For one thing, men and women think, act and process differently. Women, as caregivers and nurturers are constantly putting the needs of others before them. I can see a poor, dying woman worried about her husband's future fate much more likely than a man doing so. My husband was totally wrapped up in himself and his illness - trying to garner whatever strength he had left to survive. I can assure you that he was not thinking much of me in the present or future. But I wouldn't have expected him to. All I wanted him was alive for however long he could manage to stay alive. And if that took retreating into himself to shore up strength, he could do so without any resentment from me.

What bothers me about this plot, which I probably shouldn't even be commenting on until I read it if I do, is that it implies that people are replaceable. And all of us who have had to face loss know the error in that belief. I also suspect that years don't go by before this guy is supposed to start going through the list - that the duration of the grieving period is portrayed within a year's time frame or less. This might mislead people into believing that grief is quickly surmounted and it is off to the next conquest and new life. For many of us, the length of recovery time is far longer - and sadly, I have come to the conclusion that most of us out there in grief land will have pieces of our hearts missing until the day we die - those missing pieces don't grow back. We just learn how to live with the pain and loss that does lessen in its sharp intensity but never completely disappears.

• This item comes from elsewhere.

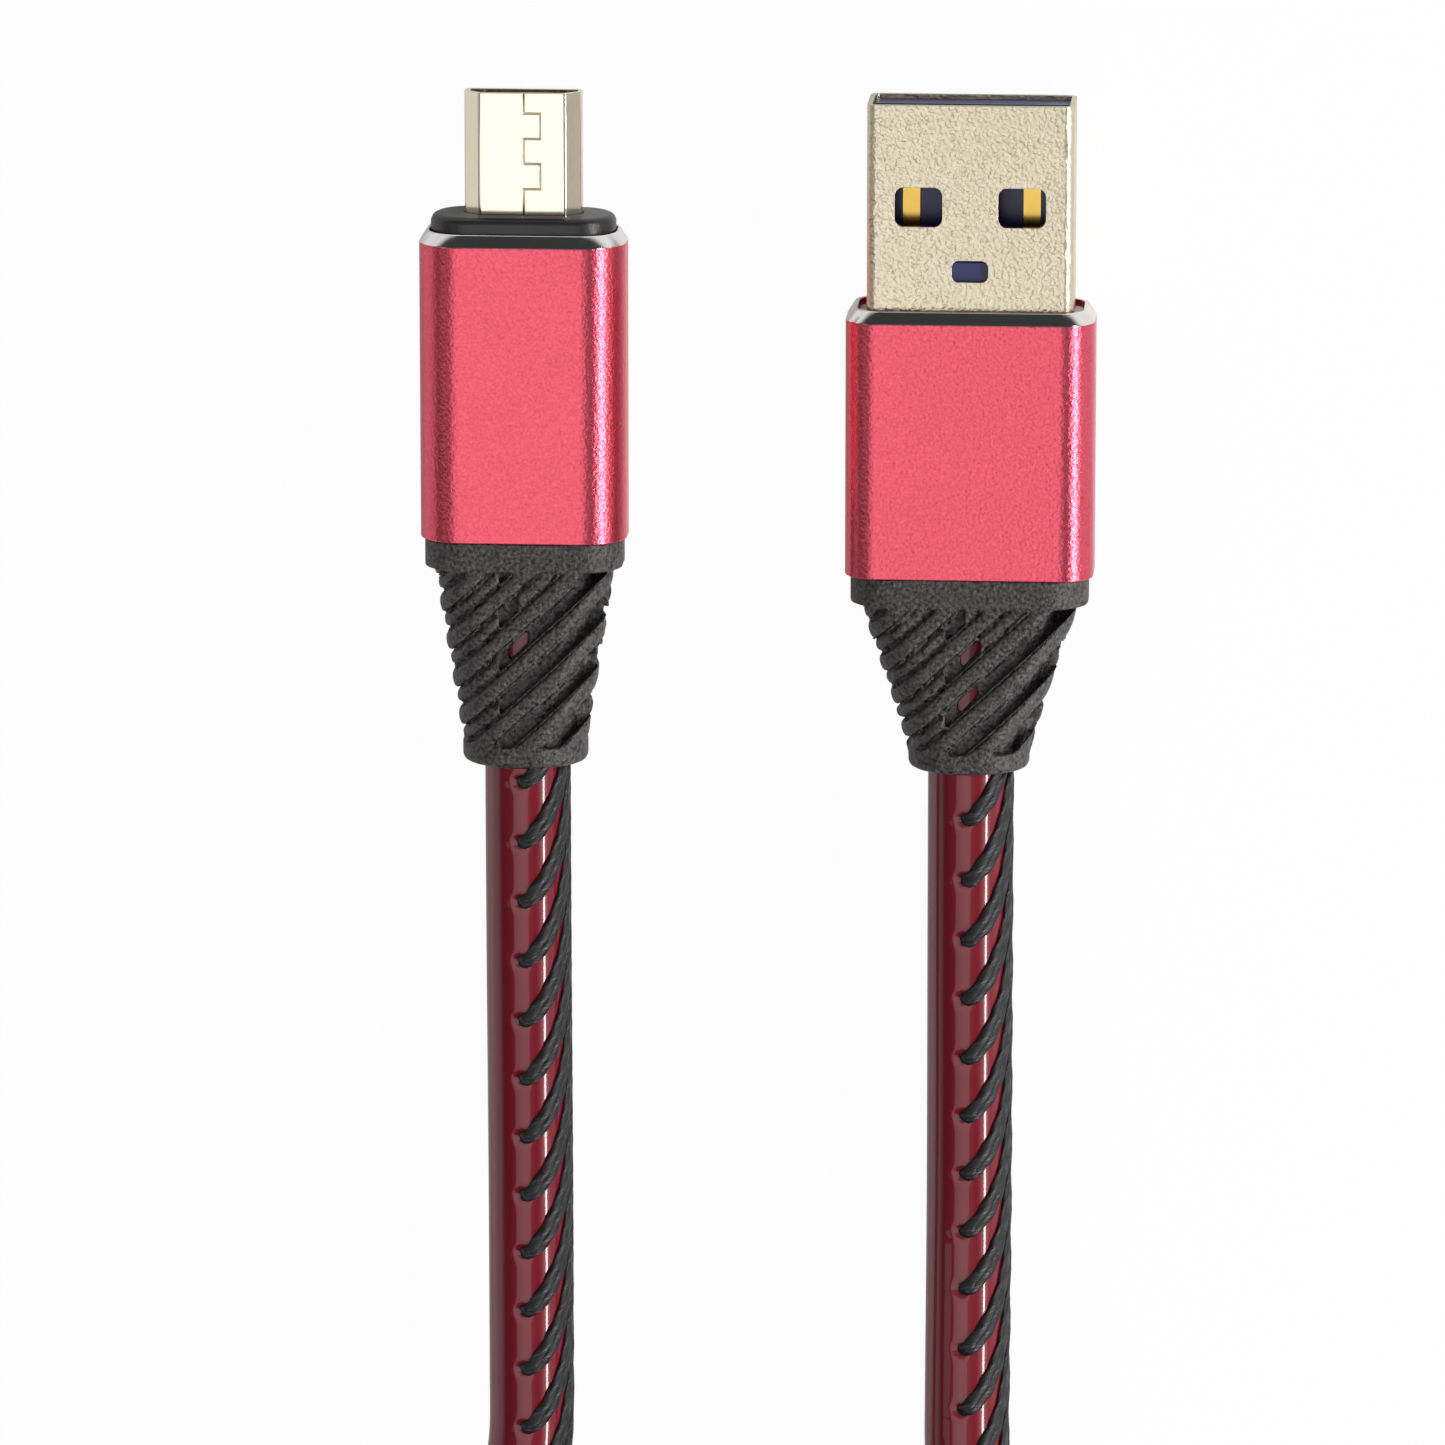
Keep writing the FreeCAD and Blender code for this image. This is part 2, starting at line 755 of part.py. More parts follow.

I will save anymore commentary until I know more about this book firsthand. So I'll reserve additional criticism. I suspect Debbie Macomber's main intent was to provide encouragement and hope to the grieving - that life does go on and can go on productively. So that is not a bad thing - I just wish authors were more realistic in how they portray grief and loss. Since romantic fiction is usually unrealistic in general, I wish this book was about a husband who'd come up with a list of eligible men his surviving wife could pursue with his blessing after his death! Now that would be a good read!